Late Thursday, Iraqi state television announced an extension of the nighttime curfew until 4 p.m. today in Baghdad and the nearby provinces of Diyala, Babil and Salaheddin, where the shrine bombing took place. But security forces permitted worshippers to walk to mosque for midday prayers.

A large crowd attended today prayers at Baghdad’s Abu Hanifa mosque, Baghdad’s most important Sunni site, where Imam Ahmed Hasan al-Taha denounced the shrine attack as a conspiracy intended to draw Iraqis into sectarian strife.
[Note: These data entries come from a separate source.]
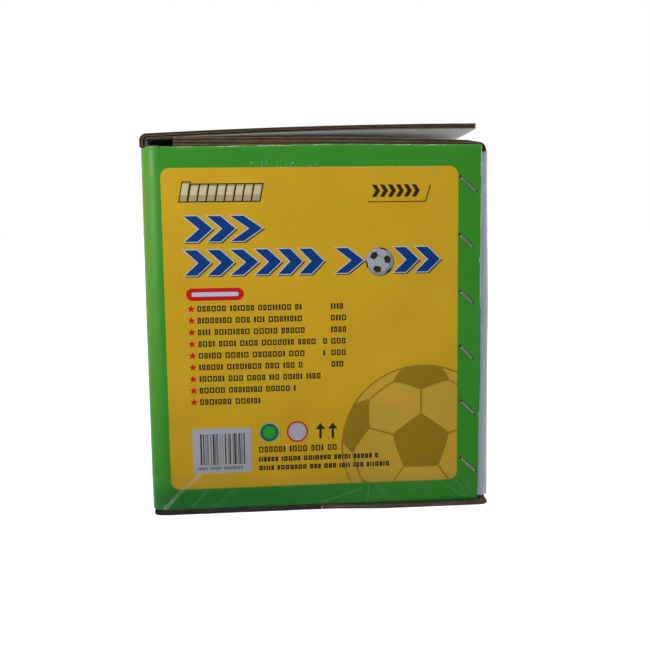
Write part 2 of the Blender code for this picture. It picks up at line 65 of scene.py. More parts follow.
# Levels and faces read from the frame
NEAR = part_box("near_end_panel")[0].y
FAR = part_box("far_end_panel")[1].y
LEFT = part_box("left_side_wall")[0].x
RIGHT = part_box("right_side_wall")[1].x
PANEL_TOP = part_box("near_end_top_flap")[1].z
PANEL_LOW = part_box("near_end_bottom_flap")[0].z
JOINT_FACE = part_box("joint_flap")[0].y
JOINT_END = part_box("joint_flap")[0].x
FLAP_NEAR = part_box("outer_lid_flap")[0].y
FLAP_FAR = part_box("outer_lid_flap")[1].y
JOINTS = {joint["name"]: Vector(joint["pos_m"]) for joint in frame["joints"]}
LID_AXIS = JOINTS["outer_lid_hinge"]
INNER_AXIS = JOINTS["inner_flap_hinge"]

# Folded board
BOARD = 0.0043
CORNER_RADIUS = 0.0115
JOINT_RADIUS = 0.006
FREE_EDGE = RIGHT - 0.0058
CREASE_RADIUS = 0.0030
LOW_CREASE_RADIUS = 0.0016
LOW_EDGE = 0.0031
LEFT_WALL_TOP = 0.2452
RIGHT_WALL_TOP = 0.2412
BULGE_REACH = 0.22

# The print's origin on the near end, and the yellow panel's right and top edges
PRINT_LEFT = -0.1018
PRINT_LOW = 0.0185
YELLOW = (195.3, 213.0)
YELLOW_CORNER = 6.0


def to_x(u):
    return PRINT_LEFT + u * MM


def to_z(v):
    return PRINT_LOW + v * MM


def to_u(x):
    return (x - PRINT_LEFT) / MM


def to_v(z):
    return (z - PRINT_LOW) / MM


def smooth_step(low, high, value):
    share = min(max((value - low) / (high - low), 0.0), 1.0)
    return share * share * (3 - 2 * share)


def hump(value, width):
    """1 where the value is 0, fading out on both sides."""
    return math.exp(-((value / width) ** 2))


def squared(value, power):
    """A sine or cosine that swells a round outline towards a square one; power 1 leaves it round."""
    return math.copysign(abs(value) ** power, value)


def spread(start, end, steps):
    return [start + (end - start) * step / steps for step in range(steps + 1)]


def circle(count):
    """Cosine and sine at even steps of a full turn."""
    angles = [2 * math.pi * step / count for step in range(count)]
    return [(math.cos(angle), math.sin(angle)) for angle in angles]


def quarter(steps):
    """Cosine and sine at even steps of a quarter turn, both ends included."""
    angles = [math.pi / 2 * step / steps for step in range(steps + 1)]
    return [(math.cos(angle), math.sin(angle)) for angle in angles]


def arc(centre, radius, first, last, steps):
    """Points of an arc between two angles in degrees."""
    angles = [math.radians(degrees) for degrees in spread(first, last, steps)]
    return [(centre[0] + radius * math.cos(a), centre[1] + radius * math.sin(a)) for a in angles]


def run_between(start, end):
    return Vector((end[0] - start[0], end[1] - start[1]))


def with_neighbours(points):
    """Each point with the one before it and the one after it; an end point is its own neighbour."""
    points = list(points)
    return list(zip(points[:1] + points, points, points[1:] + points[-1:]))


# Materials


def tone(code):
    """Linear colour of a web colour code."""
    channels = [int(code[spot : spot + 2], 16) / 255 for spot in (0, 2, 4)]
    return tuple(c / 12.92 if c <= 0.04045 else ((c + 0.055) / 1.055) ** 2.4 for c in channels)


def shaded(colour, factor):
    return tuple(channel * factor for channel in colour)


def node(tree, kind, inputs=(), **settings):
    """Adds a node; each input is a value or a socket to link."""
    made = tree.nodes.new(kind)
    for name, value in settings.items():
        setattr(made, name, value)
    for name, value in dict(inputs).items():
        if isinstance(value, bpy.types.NodeSocket):
            tree.links.new(value, made.inputs[name])
        else:
            made.inputs[name].default_value = value
    return made


def new_material(name, colour, roughness, metallic=0.0):
    made = bpy.data.materials.new(name)
    made.use_nodes = True
    made.diffuse_color = (*colour, 1.0)
    shader = made.node_tree.nodes["Principled BSDF"]
    shader.inputs["Base Color"].default_value = (*colour, 1.0)
    shader.inputs["Roughness"].default_value = roughness
    shader.inputs["Metallic"].default_value = metallic
    return made, made.node_tree, shader


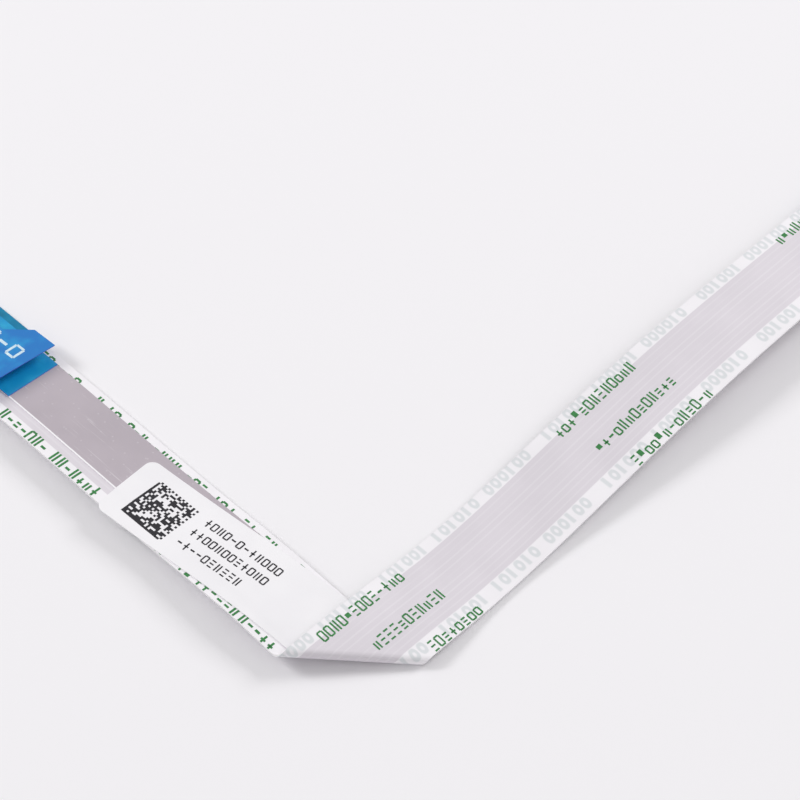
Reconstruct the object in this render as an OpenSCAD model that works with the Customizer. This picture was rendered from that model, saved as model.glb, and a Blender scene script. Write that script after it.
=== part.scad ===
// Flat flexible cable: ten flat conductors laminated between two films, folded
// once into a right angle and lying loose on a table.
//
// Every layer is first laid out flat: x runs along the cable, y across it and w
// through its thickness, from the back film (w = 0) up to the front film. Bend
// lines then cross the flat sheet and turn it, facet by facet, into the folded
// and gently sprung shape, so that all layers nest exactly on one another.

/* [Cable] */
// Width of the insulation
cable_w = 7.5; // [7:0.1:8.5]
// Flat length from the fold to the tip of the labelled arm
label_arm_len = 44; // [43:0.5:50]
// Flat length from the fold to the tip of the plain arm
plain_arm_len = 63; // [60:0.5:75]
// Thickness of each insulating film
film_t = 0.06; // [0.05:0.01:0.08]

/* [Conductors] */
// Distance between conductor centres
pitch = 0.5; // [0.45:0.01:0.52]
// Width of each conductor
conductor_w = 0.38; // [0.3:0.01:0.4]
// Thickness of each conductor
conductor_t = 0.05; // [0.035:0.005:0.08]
// How far the conductors lie to one side of the cable's centre line
conductor_shift = -0.25; // [-0.3:0.05:0.3]
// Bare length of the contacts at each tip
contact_len = 4; // [3:0.5:5]

/* [Fold] */
// Radius of the fold at the middle of the thickness
fold_r = 0.4; // [0.3:0.05:0.6]
// Angle between the crease and a line straight across the cable
fold_skew = 44.3; // [44:0.1:46]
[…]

There was also little sign of the curfew in Baghdad’s teeming Shiite slum, Sadr City, where armed militiamen loyal to radical Shiite cleric Muqtada al-Sadr have been out in force since Wednesday’s mosque attack. Iraqi police found six bodies handcuffed and shot near a parking lot in the area, the Interior Ministry said.

In the southern Shiite heartland, more than 10,000 people converged on Basra’s al-Adillah mosque, where a representative of Iraq’s top Shiite cleric, Grand Ayatollah Ali al-Sistani, called another joint service with Sunnis.

The extraordinary security measures helped curb – but not eliminate – the violence.

In Samarra, a roadside bomb targeting a police patrol killed two officers 10 minutes after the daytime curfew expired. The patrol opened fire after the attack, injuring a man and his wife who were driving past. Another explosion set fire to an oil pipeline south of the city, police said.

In Basra, where the curfew was not in effect, gunmen today kidnapped three children of a Shiite legislator from near the family home, police said. They were freed hours later in a raid that also netted a suspect, police Cap. Mushtaq Khazim said.

Al-Jbouri is a member of the Islamic Dawa Party-Iraq Organization and is the former head of Basra’s provincial council.

Elsewhere, police found the bodies of two bodyguards for the Basra head of the Sunni Endowment, a government body that cares for Sunni mosques and shrines. They had been shot.

South of the capital, in the religiously mixed area known as the “Triangle of Death,” gunmen burst into a Shiite home in Latifiyah, separated men from women, and killed five of the males, police Capt. Ibrahim Abdullah said.